For the last several election cycles, Republican attempts to sack John Barrow, the last white Democrat from the Deep South in Congress, have had the feel of a snipe hunt.

A scrambling in the dark, accompanied by a great number of stubbed toes, with nothing to show but an empty burlap bag when the lights are turned on.

Republicans have made the 12th District as GOP-friendly as the numbers legally allow. They have shifted its center of gravity from Athens to Savannah to Augusta. Barrow, who now has a permanent account with Two Men And A Truck, has deftly sent his challengers home each time.

But Barrow’s campaigning prowess isn’t the sole factor. Republicans have had difficulty producing a quality candidate – without running a cash-draining gauntlet. A grueling 2012 primary and runoff produced Lee Anderson, an affable state lawmaker and farmer so deficient in oratorical skills that his handlers didn’t dare put him on a stage with Barrow.

The congressional district gave 55 percent of its vote to Mitt Romney. And 54 percent to Barrow.

Qualifying for the 12th District contest, along with hundreds of others, opens at the state Capitol on Monday.  And history may be poised to repeat itself.

For the better part of a year, the Republican race for the 12th District has been a two-man affair between Augusta businessman Rick Allen, a self-funder, and former congressional staffer John Stone.

This was to be a neat package cleanly settled with a May 20 primary.

But Allen turned in a disappointing campaign finance report in January – showing a mere $78,311 raised over the last three months of 2013, and $100,000 in cash on hand.

Now the GOP field has blossomed.

Last week, Eugene Yu, a Korean-born former defense contractor from Augusta, dropped out of the Republican race for U.S. Senate – and into the close-to-home contest.

But the most interesting new face belongs to two-term state Rep. Delvis Dutton, R-Glennville, the young owner of a well-drilling company on the hard-right side of the House GOP caucus. His is the first signature on HB 100, a measure to prohibit the confiscation of firearms during a state of emergency. (The Augusta Chronicle this weekend has a piece on Dutton's past financial difficulties.)

We tried to catch up with Dutton over several days and were unsuccessful. But Joel McElhannon, a GOP consultant based in Athens, gave this assessment.

“He’s a presentable guy. He can talk farm -- I see the appeal of that. [But] Delvis has never been tested before, never been in a campaign -- a real campaign. This is a national profile, targeted, top-10 race,” he said.

What makes this unusual, McElhannon said, is that Dutton is the preferred candidate of the National Republican Congressional Committee – the multi-million dollar organization devoted to supporting U.S. House candidates.
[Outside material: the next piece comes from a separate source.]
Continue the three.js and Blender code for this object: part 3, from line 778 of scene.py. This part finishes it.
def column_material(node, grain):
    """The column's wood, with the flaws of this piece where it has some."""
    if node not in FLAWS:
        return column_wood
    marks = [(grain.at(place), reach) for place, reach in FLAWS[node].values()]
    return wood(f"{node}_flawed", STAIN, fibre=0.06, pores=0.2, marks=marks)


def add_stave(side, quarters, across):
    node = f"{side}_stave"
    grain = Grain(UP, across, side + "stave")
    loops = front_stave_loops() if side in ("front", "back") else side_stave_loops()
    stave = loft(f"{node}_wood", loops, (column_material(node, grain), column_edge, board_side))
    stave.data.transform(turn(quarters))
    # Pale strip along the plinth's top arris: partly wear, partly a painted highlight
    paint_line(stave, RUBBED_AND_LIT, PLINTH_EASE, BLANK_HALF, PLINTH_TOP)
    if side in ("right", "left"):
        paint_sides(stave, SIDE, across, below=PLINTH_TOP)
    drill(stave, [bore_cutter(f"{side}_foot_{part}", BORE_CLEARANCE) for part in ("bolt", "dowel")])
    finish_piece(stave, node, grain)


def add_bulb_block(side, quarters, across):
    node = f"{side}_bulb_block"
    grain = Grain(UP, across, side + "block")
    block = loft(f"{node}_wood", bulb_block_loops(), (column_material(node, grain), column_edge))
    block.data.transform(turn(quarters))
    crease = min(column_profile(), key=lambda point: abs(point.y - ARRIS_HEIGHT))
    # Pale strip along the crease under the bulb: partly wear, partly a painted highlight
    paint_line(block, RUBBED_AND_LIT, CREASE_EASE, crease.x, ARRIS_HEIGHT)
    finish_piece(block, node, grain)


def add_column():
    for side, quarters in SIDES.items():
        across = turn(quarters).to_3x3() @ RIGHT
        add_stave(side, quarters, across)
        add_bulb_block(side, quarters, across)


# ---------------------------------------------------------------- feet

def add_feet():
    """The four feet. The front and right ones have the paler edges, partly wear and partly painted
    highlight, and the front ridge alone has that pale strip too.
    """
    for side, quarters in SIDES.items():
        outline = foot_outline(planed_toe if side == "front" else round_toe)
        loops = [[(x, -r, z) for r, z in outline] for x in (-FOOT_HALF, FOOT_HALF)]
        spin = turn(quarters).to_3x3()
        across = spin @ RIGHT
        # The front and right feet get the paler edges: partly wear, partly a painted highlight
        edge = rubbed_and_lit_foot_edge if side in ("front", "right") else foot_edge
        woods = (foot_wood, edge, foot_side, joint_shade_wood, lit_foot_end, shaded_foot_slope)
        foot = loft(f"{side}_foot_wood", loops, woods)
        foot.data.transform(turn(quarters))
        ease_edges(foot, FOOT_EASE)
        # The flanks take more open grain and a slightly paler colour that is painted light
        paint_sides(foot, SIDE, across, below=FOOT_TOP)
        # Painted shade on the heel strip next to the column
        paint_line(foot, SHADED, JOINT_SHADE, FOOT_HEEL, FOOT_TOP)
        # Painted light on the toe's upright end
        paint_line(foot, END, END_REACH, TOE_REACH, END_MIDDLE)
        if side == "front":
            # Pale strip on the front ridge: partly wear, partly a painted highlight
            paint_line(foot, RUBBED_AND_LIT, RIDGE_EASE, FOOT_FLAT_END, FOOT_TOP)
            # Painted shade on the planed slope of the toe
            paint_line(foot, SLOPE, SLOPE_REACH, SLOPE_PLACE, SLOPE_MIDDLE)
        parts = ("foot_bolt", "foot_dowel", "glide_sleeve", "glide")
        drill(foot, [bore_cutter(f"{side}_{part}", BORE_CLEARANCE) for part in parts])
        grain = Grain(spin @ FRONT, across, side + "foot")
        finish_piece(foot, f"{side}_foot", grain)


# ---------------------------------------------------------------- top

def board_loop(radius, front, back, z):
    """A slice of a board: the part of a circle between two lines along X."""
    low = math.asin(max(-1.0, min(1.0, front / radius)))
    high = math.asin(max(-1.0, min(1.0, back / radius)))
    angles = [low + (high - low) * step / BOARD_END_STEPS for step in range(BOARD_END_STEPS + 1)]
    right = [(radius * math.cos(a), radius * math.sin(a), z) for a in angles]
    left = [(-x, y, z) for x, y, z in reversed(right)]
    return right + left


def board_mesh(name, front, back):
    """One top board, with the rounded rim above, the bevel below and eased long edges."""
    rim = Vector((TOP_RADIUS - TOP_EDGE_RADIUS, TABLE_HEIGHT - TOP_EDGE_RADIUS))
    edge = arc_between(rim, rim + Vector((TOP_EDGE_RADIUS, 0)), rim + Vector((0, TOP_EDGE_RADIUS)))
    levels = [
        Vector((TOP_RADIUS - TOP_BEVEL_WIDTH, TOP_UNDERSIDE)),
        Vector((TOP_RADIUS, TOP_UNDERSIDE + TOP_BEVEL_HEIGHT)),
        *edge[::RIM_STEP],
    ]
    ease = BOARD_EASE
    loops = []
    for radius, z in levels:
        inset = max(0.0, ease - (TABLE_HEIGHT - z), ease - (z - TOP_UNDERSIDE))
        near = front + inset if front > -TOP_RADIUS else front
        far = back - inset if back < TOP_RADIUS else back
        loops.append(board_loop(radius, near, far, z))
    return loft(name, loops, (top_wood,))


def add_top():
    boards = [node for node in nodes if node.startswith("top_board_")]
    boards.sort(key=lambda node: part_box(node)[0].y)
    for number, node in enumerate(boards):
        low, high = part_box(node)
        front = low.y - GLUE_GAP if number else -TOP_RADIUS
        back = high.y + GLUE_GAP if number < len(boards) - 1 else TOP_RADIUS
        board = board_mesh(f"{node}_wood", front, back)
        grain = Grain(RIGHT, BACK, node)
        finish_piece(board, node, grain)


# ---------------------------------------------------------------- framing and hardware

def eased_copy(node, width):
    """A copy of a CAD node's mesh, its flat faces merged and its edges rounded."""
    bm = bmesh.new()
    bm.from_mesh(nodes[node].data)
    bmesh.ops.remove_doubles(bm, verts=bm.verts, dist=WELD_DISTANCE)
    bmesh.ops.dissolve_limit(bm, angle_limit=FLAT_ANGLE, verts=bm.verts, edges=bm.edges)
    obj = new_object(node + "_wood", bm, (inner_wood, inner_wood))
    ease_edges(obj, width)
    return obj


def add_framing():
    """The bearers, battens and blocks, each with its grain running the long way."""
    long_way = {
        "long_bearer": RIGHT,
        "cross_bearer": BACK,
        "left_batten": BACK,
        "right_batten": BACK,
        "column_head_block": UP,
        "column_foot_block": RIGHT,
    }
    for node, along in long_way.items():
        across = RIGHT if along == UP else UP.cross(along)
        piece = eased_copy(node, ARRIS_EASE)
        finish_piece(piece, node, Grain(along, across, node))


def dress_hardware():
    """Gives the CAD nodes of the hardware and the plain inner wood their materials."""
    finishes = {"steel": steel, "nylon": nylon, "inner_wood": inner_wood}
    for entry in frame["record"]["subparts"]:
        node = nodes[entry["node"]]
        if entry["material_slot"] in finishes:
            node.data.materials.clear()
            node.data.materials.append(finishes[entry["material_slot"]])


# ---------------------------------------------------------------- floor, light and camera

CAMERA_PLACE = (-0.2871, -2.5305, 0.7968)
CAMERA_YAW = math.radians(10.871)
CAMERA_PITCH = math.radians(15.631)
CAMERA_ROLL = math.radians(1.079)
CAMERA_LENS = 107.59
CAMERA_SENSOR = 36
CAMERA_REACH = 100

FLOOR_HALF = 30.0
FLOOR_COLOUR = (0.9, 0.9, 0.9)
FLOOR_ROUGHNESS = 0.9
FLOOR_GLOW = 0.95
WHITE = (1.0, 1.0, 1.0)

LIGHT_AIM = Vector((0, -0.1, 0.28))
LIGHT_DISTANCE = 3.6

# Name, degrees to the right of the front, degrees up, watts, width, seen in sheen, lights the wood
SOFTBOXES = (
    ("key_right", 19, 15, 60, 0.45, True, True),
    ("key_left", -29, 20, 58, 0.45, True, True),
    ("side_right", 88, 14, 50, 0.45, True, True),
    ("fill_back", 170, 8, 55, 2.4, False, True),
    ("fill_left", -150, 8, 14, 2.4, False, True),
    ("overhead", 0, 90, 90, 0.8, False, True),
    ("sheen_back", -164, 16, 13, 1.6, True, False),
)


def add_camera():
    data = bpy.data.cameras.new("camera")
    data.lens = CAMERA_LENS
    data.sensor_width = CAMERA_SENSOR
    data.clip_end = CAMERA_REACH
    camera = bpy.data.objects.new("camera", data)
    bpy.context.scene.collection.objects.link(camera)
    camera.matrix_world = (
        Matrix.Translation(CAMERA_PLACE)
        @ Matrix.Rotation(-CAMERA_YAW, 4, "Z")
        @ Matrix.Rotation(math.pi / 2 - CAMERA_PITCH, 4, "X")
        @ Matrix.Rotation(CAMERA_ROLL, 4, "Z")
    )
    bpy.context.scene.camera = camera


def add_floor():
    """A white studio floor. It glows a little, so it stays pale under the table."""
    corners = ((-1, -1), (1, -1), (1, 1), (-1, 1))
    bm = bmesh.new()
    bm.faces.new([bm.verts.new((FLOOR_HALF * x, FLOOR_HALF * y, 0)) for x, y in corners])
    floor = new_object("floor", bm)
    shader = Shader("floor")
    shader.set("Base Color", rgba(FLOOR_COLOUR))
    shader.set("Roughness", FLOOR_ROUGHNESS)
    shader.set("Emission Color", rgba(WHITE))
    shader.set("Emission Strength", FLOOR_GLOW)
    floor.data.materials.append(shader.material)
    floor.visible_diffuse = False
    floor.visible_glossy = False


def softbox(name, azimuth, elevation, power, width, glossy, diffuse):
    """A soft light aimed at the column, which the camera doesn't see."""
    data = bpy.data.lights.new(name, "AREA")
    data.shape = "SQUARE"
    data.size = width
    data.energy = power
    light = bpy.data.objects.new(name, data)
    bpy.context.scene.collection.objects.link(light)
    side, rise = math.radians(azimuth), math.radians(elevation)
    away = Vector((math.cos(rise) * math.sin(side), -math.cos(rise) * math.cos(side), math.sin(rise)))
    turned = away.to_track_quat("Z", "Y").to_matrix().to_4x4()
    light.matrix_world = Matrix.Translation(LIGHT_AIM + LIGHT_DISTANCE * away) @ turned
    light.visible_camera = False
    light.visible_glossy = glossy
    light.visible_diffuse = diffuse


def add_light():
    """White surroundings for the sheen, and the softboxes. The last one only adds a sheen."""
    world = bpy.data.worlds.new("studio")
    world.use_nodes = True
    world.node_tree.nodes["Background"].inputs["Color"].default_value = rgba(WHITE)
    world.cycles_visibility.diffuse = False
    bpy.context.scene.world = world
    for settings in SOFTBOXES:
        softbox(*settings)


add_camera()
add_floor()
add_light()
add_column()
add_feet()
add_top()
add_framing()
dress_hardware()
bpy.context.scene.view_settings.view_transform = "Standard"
“The NRCC basically got Delvis in the race. They’re running his campaign, ran his whole launch. They had a staff person on the ground in Georgia, coordinating his announcement,” the consultant said.

An NRCC-tested firm is doing his media and polling, McElhannon added.

Why would this be important? Because an NRCC-backed candidate would essentially amount to a declaration of no confidence in the rest of the GOP field.

We sent an email to the NRCC in Washington, and got a call back from political director Rob Simms – who served as Karen Handel’s chief of staff in Atlanta when she was secretary of state.

“The NRCC does not endorse or pick sides in Republican primary. Nor did we recruit Delvis Dutton,” Simms said. But he acknowledged having an NRCC staffer on site when Dutton announced his candidacy last month.

"Our job is to talk to and have relationships with the candidates who are running," said Simms, adding that the NRCC has had similar contact with other GOP candidates in the 12th District contest.

We posed the same question to U.S. Rep. Lynn Westmoreland, R-Coweta County, who is deputy chairman of the NRCC. Here’s the quote from Westmoreland that his staff emailed back:

"I’ve told (NRCC) staff that we need to stay out of that primary. I am convinced, with the field that we've got, that our nominee, whomever that may be, can beat John Barrow in November."

Westmoreland's statement seems to imply that an intervention in the 12th District has occurred – or, at the very least, has been discussed. The congressman's office declined to elaborate. (To be fair, Westmoreland was at a funeral on Friday.)

But it appears that, in addition to another expensive primary runoff, the GOP race for the 12th District also includes some upper-crust, closed-door dissension.

Sometime this week, the elusive Barrow will make his way to Atlanta, to re-up for his congressional seat. He will have his fingers crossed, hoping that another snipe hunt is about to begin.